I’m beginning to worry. My local will be closed one full year next month, and my alcohol consumption has gone through the floor. Indeed, between ourselves, it is only through an act of will that I bother with drink at all now.
I fear I may be letting the family down.
In so many areas of life it is tragic that what once came easily, eventually happens only with creaking effort and supreme self-awareness – such as dancing at weddings, cheering for Mayo and watching Operation Transformation.
I have always been mainly a social drinker. Imbibing alone never enthralled me. Then I came to the art later in life and, for the best of reasons, I was skint. Abstemiousness through necessity, however, brings no sense of virtue, just a heightened awareness of what I was missing as all my friends got lost in revelry and forgot where they were.
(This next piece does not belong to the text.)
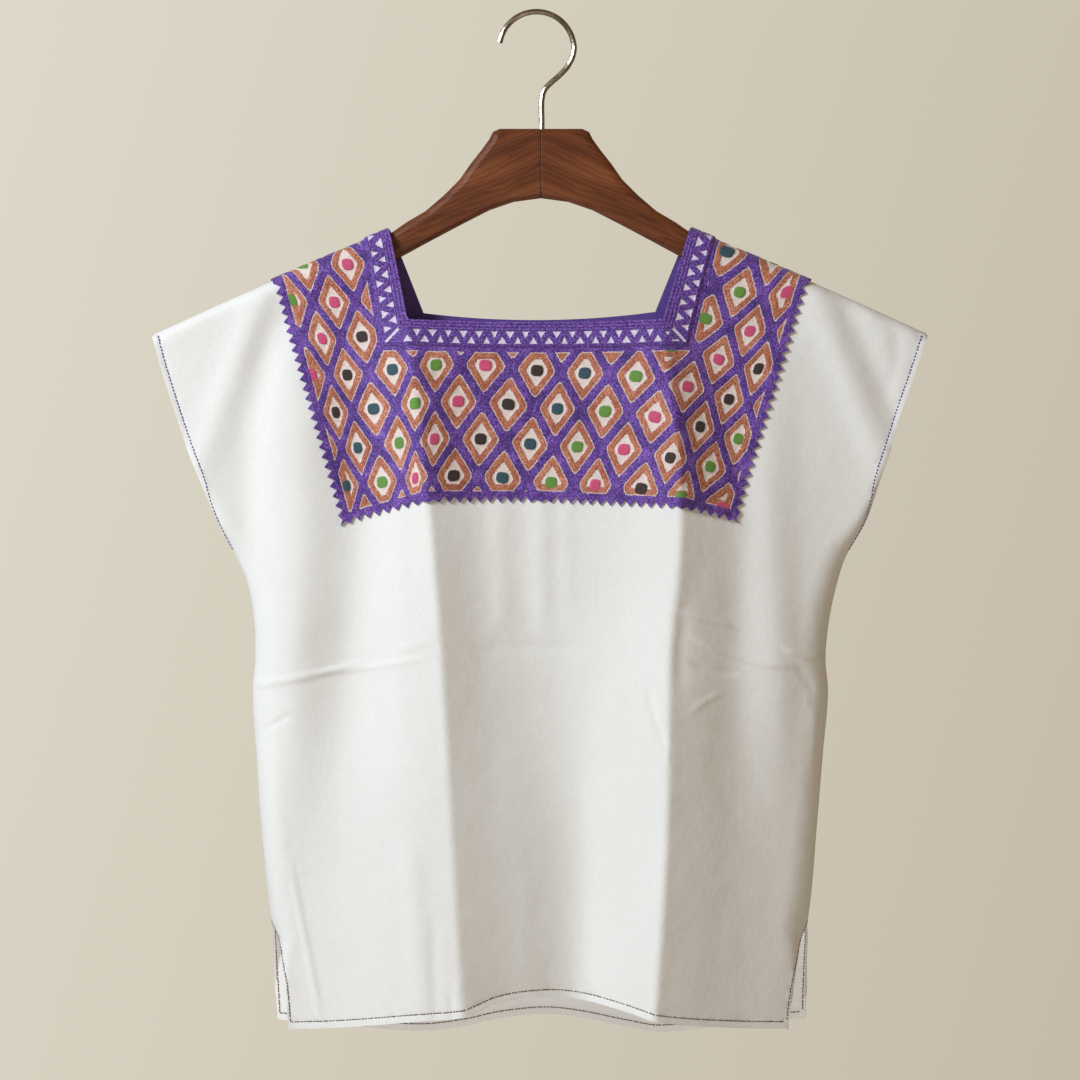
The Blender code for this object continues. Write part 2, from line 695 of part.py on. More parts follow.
def hanger_outline():
    """Half of the hanger's outline, from the middle of its top round to the middle of its arch."""
    clear = PANEL_WALL / 2 + HANGER_CLEAR
    slope = math.hypot(1.0, SHOULDER_SLOPE)
    half = [(x * MM, z * MM) for x, z in HANGER_TOP]
    end_x = HANGER_HALF - HANGER_END_RADIUS
    for x in np.linspace(HANGER_ARM_X, end_x, 6):
        half.append((x, float(shoulder_height(x)) - clear * slope))
    top_z = float(shoulder_height(HANGER_HALF)) - clear * slope
    middle_z = top_z - HANGER_END_HEIGHT / 2
    for degrees in (60, 30, 0, -30, -60, -90):
        angle = math.radians(degrees)
        half.append((
            end_x + HANGER_END_RADIUS * math.cos(angle),
            middle_z + HANGER_END_HEIGHT / 2 * math.sin(angle),
        ))
    half += [(x * MM, z * MM) for x, z in HANGER_UNDER[::-1]]
    return half


def hanger(finish):
    half = hanger_outline()
    outline = half + [(-x, z) for x, z in half[::-1] if x > 0]
    mesh = bpy.data.meshes.new("hanger")
    count = len(outline)
    depth = HANGER_THICKNESS / 2
    points = [Vector((x, -depth, z)) for x, z in outline]
    points += [Vector((x, depth, z)) for x, z in outline]
    faces = [tuple(range(count - 1, -1, -1)), tuple(range(count, 2 * count))]
    for i in range(count):
        after = (i + 1) % count
        faces.append((i, after, after + count, i + count))
    mesh.from_pydata(points, [], faces)
    mesh.update()
    made = bpy.data.objects.new("hanger", mesh)
    bpy.context.scene.collection.objects.link(made)
    made.data.materials.append(finish)
    rounding = made.modifiers.new("rounded edges", "BEVEL")
    rounding.width = HANGER_EDGE
    rounding.segments = 3
    rounding.limit_method = "ANGLE"
    rounding.angle_limit = math.radians(60)
    bore = hook_bore()
    cut = made.modifiers.new("hook bore", "BOOLEAN")
    cut.operation = "DIFFERENCE"
    cut.object = bore
    return made


def hook_bore():
    bpy.ops.mesh.primitive_cylinder_add(
        vertices=16,
        radius=BORE_RADIUS,
        depth=2 * (HOOK_STEM[-2][1] * MM - BORE_BOTTOM),
        location=(HOOK_STEM[-1][0] * MM, 0.0, HOOK_STEM[-2][1] * MM),
    )
    bore = bpy.context.object
    bore.name = "hook_bore_cutter"
    bore.hide_render = True
    bore.display_type = "WIRE"
    return bore


def hook(finish):
    """Bent wire: a round hook, an S bend and a straight stem in the hanger's bore."""
    route = []
    for i in range(HOOK_ARC_POINTS):
        angle = HOOK_TIP_ANGLE + (HOOK_LEAVE_ANGLE - HOOK_TIP_ANGLE) * i / (HOOK_ARC_POINTS - 1)
        route.append((
            HOOK_CENTRE[0] + HOOK_RADIUS * math.cos(angle),
            HOOK_CENTRE[1] + HOOK_RADIUS * math.sin(angle),
        ))
    route += [(x * MM, z * MM) for x, z in HOOK_STEM]
    curve = bpy.data.curves.new("hanger_hook", "CURVE")
    curve.dimensions = "3D"
    curve.bevel_depth = WIRE_RADIUS
    curve.bevel_resolution = 2
    curve.use_fill_caps = True
    curve.resolution_u = 3
    spline = curve.splines.new("BEZIER")
    spline.bezier_points.add(len(route) - 1)
    for knot, (x, z) in zip(spline.bezier_points, route):
        knot.co = (x, 0.0, z)
        knot.handle_left_type = "AUTO"
        knot.handle_right_type = "AUTO"
    curve.materials.append(finish)
    made = bpy.data.objects.new("hanger_hook", curve)
    bpy.context.scene.collection.objects.link(made)
    return made


def main():
    clear_scene()
    cotton = material("white_cotton", (0.83, 0.82, 0.80), 0.85)
    purple = material("embroidery", (0.17, 0.09, 0.42), 0.7)
    trim = material("neckband_trim", (0.13, 0.07, 0.36), 0.7)
    walnut = material("walnut", (0.17, 0.06, 0.03), 0.4)
    wire = material("hook_metal", (0.45, 0.38, 0.31), 0.3, 1.0)
    for side in ("front", "back"):
        garment_side(side, cotton, purple, trim)
    hanger(walnut)
    hook(wire)


main()
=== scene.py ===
"""A white cotton blouse with an embroidered yoke on a wooden hanger, dressed over its solids.

Units are metres, +Z is up and the front faces -Y. The origin is the inside of the hook's top. The
tables are in millimetres. Every piece of cloth is drawn flat, in coordinates across and up, and draped
by one function.
"""

import math
from functools import partialmethod

import bpy
import numpy as np
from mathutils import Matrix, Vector
from mathutils.geometry import delaunay_2d_cdt


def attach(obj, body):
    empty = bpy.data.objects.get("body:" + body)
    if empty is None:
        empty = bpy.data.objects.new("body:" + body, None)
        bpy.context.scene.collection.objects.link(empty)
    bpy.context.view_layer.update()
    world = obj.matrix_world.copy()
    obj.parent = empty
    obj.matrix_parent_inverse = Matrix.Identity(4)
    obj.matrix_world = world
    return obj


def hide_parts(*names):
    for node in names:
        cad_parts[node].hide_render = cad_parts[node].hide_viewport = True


MM = 0.001
SIDES = ("front", "back")

# Cloth walls, measured out from the middle of the cotton
COTTON = (-0.6 * MM, 0.6 * MM)
YOKE = (0.8 * MM, 1.9 * MM)
BAND = (2.6 * MM, 3.6 * MM)

# Shoulder fold: it falls from the neck to the sleeve tip, steeper further out
SHOULDER_X = 121 * MM
SHOULDER_Z = -174.5 * MM
SHOULDER_SLOPE = 0.405
SHOULDER_BEND = 0.16
FOLD_RADIUS = 9.5 * MM
FOLD_TO_DRAPE = 150 * MM
SEAM_RADIUS = 20 * MM
QUARTER_EXTRA = math.pi / 2 - 1  # flat length past the real edge, for a roll of radius 1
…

How I yearned then for “a glass of vintage”, though a pint of Harp would do. “Hark?” I hear you cry. Ah, “Harp!” An ancient lager favoured by the young once upon a time in the West.
Also by Sally O’Brien “and the way she might look at ya”.
No, my worry is that I may be about to join the ranks of non-drinkers such as Donald Trump, Osama bin Laden and Isis. Wouldn't the world be a much better place had any or all of those gone out and just got smashed?
My late father used to advise: “Don’t ever trust a man who doesn’t take a drink.” There were no women in those days. My father was a man of his word. He could be very trustworthy at times – very, very trustworthy on occasions. Then, I’m from a background where uncles on both sides could be exceptionally trustworthy too.
Some of my oldest and best friends have proven their trustworthiness over and over again, I’m glad to say. Men and women. Ours has always been an equal opportunities trustworthiness.
Long ago we subscribed to that old, if updated, truth: “Get drunk with an Irish man or woman and you’re stuck with them for life.” And so it has transpired with us. We’ve had such great-togethers, most of which I remember.
Is Covid-19 about to take that from us too?
Trustworthy from Old Norse traust (integrity) + worthy, from Old English weorþ (of value).